RECORDS SUPPLIED
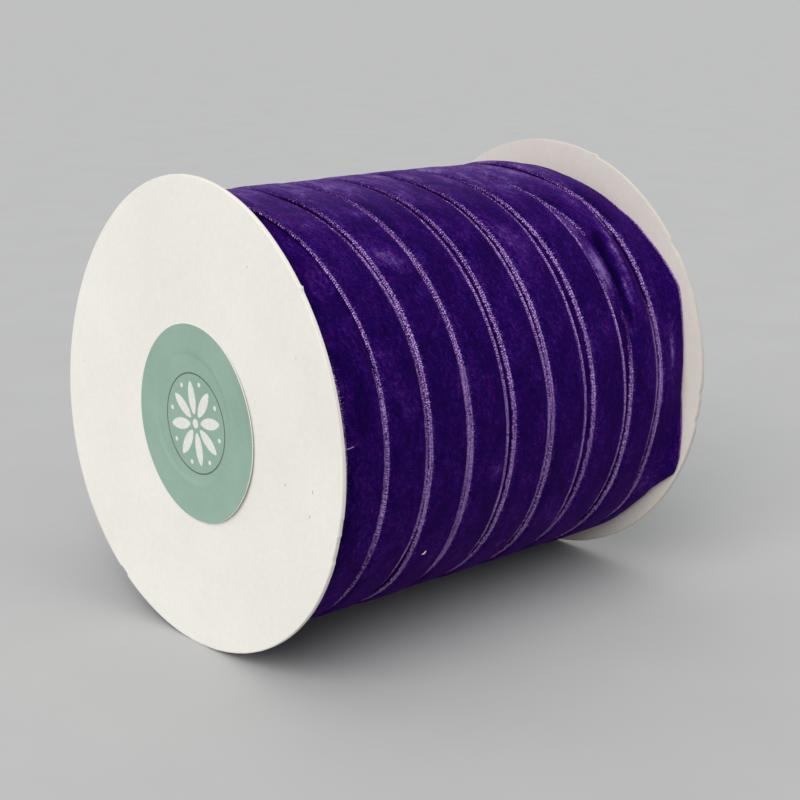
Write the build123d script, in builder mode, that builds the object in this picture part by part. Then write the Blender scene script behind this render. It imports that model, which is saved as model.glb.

---

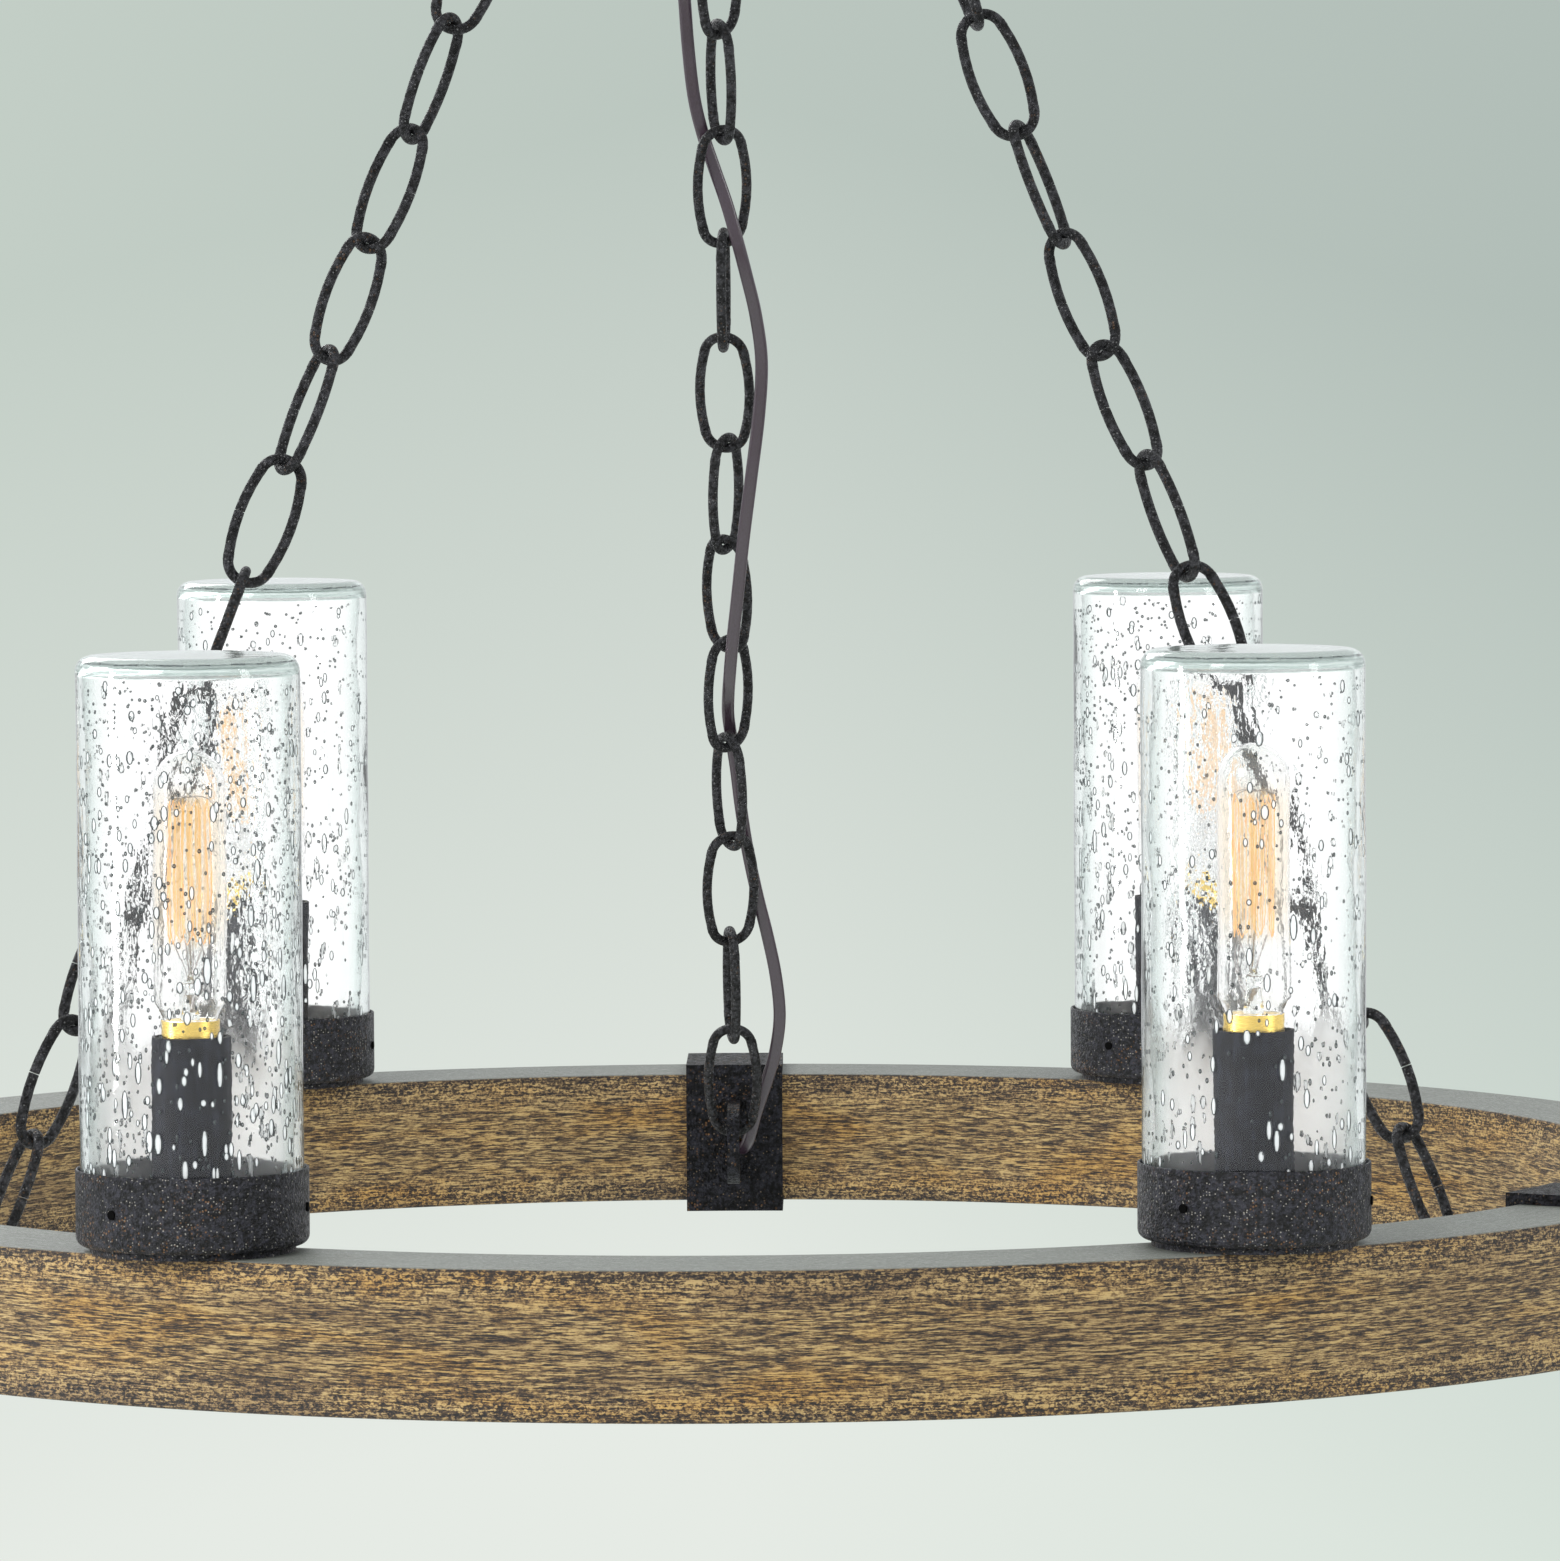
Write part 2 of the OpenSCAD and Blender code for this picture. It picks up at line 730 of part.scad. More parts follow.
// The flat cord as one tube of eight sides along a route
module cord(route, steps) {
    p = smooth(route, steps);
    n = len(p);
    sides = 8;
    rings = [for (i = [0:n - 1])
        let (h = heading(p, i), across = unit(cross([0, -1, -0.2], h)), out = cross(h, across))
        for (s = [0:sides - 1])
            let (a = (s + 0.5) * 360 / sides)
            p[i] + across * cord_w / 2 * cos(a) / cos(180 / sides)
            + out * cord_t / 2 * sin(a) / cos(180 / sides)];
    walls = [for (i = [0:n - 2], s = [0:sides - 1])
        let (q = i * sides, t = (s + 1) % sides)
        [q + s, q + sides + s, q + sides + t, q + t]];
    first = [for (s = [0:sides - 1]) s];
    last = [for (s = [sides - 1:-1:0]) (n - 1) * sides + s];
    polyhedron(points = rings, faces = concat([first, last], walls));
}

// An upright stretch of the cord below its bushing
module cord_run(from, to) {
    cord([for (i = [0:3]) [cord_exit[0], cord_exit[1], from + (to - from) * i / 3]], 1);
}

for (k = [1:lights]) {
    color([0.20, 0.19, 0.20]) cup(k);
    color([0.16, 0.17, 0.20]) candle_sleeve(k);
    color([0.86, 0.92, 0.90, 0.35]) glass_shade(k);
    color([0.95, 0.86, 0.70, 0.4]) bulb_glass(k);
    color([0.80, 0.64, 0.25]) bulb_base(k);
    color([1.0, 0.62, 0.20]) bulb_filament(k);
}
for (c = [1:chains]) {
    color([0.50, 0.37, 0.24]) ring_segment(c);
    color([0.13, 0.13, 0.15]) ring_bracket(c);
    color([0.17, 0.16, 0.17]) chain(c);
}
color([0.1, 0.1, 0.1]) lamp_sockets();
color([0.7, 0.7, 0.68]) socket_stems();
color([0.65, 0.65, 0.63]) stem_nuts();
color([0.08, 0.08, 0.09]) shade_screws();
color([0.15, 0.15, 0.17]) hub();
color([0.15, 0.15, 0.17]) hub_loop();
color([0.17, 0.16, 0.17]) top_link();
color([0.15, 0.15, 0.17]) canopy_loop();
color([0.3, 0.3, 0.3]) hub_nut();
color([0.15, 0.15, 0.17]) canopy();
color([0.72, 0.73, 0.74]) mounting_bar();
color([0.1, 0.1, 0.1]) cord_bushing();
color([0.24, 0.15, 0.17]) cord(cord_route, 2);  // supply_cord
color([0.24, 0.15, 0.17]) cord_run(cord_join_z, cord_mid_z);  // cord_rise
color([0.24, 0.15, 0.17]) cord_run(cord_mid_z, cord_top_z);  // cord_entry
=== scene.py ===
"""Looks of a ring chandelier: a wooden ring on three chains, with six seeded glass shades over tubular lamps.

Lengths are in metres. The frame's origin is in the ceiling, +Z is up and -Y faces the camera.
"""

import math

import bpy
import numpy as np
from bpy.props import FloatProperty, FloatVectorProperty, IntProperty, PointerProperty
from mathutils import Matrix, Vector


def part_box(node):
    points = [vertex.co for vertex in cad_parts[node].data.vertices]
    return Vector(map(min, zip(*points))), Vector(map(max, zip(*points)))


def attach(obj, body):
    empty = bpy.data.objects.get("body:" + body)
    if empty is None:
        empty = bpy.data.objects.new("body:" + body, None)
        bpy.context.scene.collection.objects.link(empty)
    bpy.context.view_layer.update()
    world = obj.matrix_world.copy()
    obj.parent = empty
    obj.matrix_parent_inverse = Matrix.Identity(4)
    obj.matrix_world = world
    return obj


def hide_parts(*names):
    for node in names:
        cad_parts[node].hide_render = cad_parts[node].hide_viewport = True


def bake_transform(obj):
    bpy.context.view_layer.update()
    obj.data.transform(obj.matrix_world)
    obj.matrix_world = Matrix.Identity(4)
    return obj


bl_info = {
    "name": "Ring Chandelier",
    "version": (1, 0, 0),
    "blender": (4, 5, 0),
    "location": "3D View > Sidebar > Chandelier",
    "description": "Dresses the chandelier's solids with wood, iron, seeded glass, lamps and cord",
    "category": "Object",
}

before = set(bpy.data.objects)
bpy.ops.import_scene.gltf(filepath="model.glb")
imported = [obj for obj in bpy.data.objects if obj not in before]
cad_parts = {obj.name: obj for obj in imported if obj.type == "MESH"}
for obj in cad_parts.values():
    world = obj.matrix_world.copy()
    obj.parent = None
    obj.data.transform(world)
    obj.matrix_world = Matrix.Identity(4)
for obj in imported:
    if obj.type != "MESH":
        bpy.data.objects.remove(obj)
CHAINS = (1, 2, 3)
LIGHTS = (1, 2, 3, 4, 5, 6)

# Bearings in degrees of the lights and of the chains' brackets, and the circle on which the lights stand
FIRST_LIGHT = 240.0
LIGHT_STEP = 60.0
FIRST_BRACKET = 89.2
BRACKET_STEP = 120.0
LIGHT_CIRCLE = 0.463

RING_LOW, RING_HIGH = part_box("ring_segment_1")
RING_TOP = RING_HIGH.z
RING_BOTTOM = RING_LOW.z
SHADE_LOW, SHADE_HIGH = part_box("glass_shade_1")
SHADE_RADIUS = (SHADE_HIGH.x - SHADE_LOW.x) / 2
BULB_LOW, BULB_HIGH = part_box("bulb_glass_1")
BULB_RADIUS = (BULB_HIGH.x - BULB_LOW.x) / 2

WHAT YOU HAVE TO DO
Retype exactly, and only, the lines from the one containing "obj.matrix_parent_inverse = Matrix.Identity(4)" through the one containing "BULB_RADIUS = (BULB_HIGH.x - BULB_LOW.x) / 2", both included.

WRITTEN REPLY
    obj.matrix_parent_inverse = Matrix.Identity(4)
    obj.matrix_world = world
    return obj


def hide_parts(*names):
    for node in names:
        cad_parts[node].hide_render = cad_parts[node].hide_viewport = True


def bake_transform(obj):
    bpy.context.view_layer.update()
    obj.data.transform(obj.matrix_world)
    obj.matrix_world = Matrix.Identity(4)
    return obj


bl_info = {
    "name": "Ring Chandelier",
    "version": (1, 0, 0),
    "blender": (4, 5, 0),
    "location": "3D View > Sidebar > Chandelier",
    "description": "Dresses the chandelier's solids with wood, iron, seeded glass, lamps and cord",
    "category": "Object",
}

before = set(bpy.data.objects)
bpy.ops.import_scene.gltf(filepath="model.glb")
imported = [obj for obj in bpy.data.objects if obj not in before]
cad_parts = {obj.name: obj for obj in imported if obj.type == "MESH"}
for obj in cad_parts.values():
    world = obj.matrix_world.copy()
    obj.parent = None
    obj.data.transform(world)
    obj.matrix_world = Matrix.Identity(4)
for obj in imported:
    if obj.type != "MESH":
        bpy.data.objects.remove(obj)
CHAINS = (1, 2, 3)
LIGHTS = (1, 2, 3, 4, 5, 6)

# Bearings in degrees of the lights and of the chains' brackets, and the circle on which the lights stand
FIRST_LIGHT = 240.0
LIGHT_STEP = 60.0
FIRST_BRACKET = 89.2
BRACKET_STEP = 120.0
LIGHT_CIRCLE = 0.463

RING_LOW, RING_HIGH = part_box("ring_segment_1")
RING_TOP = RING_HIGH.z
RING_BOTTOM = RING_LOW.z
SHADE_LOW, SHADE_HIGH = part_box("glass_shade_1")
SHADE_RADIUS = (SHADE_HIGH.x - SHADE_LOW.x) / 2
BULB_LOW, BULB_HIGH = part_box("bulb_glass_1")
BULB_RADIUS = (BULB_HIGH.x - BULB_LOW.x) / 2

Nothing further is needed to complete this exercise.